6.1 Financial Governance and Managing Cloud Costs
CapEx vs. OpEx: The Cloud Financial Shift
Traditional IT uses a capital expenditure (CapEx) model: buy servers upfront, depreciate over years, pay whether they are utilized or not. Cloud computing shifts to an operational expenditure (OpEx) model: pay for what you use, when you use it.
| Attribute | CapEx (On-Premises) | OpEx (Cloud) |
|---|---|---|
| Payment timing | Large upfront investment | Pay-as-you-go |
| Capacity planning | Must predict future demand | Scale on demand |
| Risk | Overprovisioning or underprovisioning | Right-sized to actual usage |
| Accounting | Depreciated asset over useful life | Monthly operating expense |
| Flexibility | Hardware locked in for years | Change resources in minutes |
Exam trap: The exam frequently tests whether you understand that cloud eliminates the need for upfront hardware investment (CapEx) and replaces it with consumption-based billing (OpEx). Questions may frame this as a "benefit of cloud" or "financial advantage of cloud adoption."
Resource Hierarchy
Google Cloud organizes resources in a strict hierarchy that governs both access control (IAM) and billing. Understanding this hierarchy is critical for the exam. (Resource Hierarchy)
Organization (your company domain)
└── Folders (optional grouping — departments, teams, environments)
└── Projects (base-level container for resources)
└── Resources (VMs, buckets, databases, etc.)
| Level | Purpose | Key Facts |
|---|---|---|
| Organization | Root node tied to a Google Workspace or Cloud Identity domain | Exactly one per domain; created automatically |
| Folder | Optional grouping layer | Can nest folders within folders; maps to departments, teams, or environments |
| Project | Base-level organizing entity | Every resource belongs to exactly one project; each project has a unique ID, name, and number |
| Resource | Individual service components | VMs, Cloud Storage buckets, BigQuery datasets, etc. |
IAM inheritance: Permissions granted at a higher level are inherited by all levels below. A role granted at the organization level applies to every folder, project, and resource under it. A role granted at the folder level applies to all projects and resources within that folder. (Using Resource Hierarchy for Access Control)
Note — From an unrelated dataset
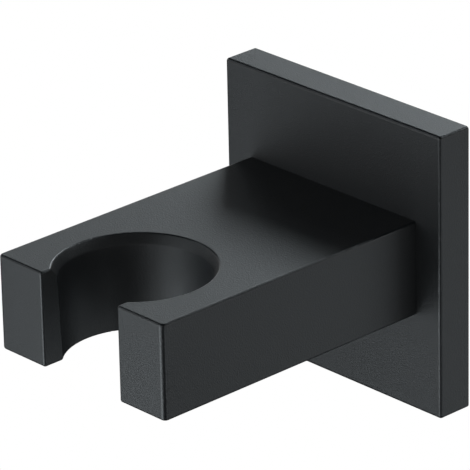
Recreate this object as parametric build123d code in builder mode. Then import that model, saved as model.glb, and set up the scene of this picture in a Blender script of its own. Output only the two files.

Exam trap: IAM policies are additive and inherited downward. You cannot override an allow policy at a higher level by removing it at a lower level. If someone has Owner at the organization level, they have Owner on every project.
Billing Accounts and Payment Linkage
A Cloud Billing account defines who pays for a given set of Google Cloud resources. Key facts:
- Every project must be linked to a billing account to create billable resources
- A billing account can pay for multiple projects
- Billing accounts are separate from the resource hierarchy in an IAM sense -- projects do not inherit permissions from their linked billing account
- Two types: self-serve (credit card, charged automatically) and invoiced (billed monthly, typically for large enterprises)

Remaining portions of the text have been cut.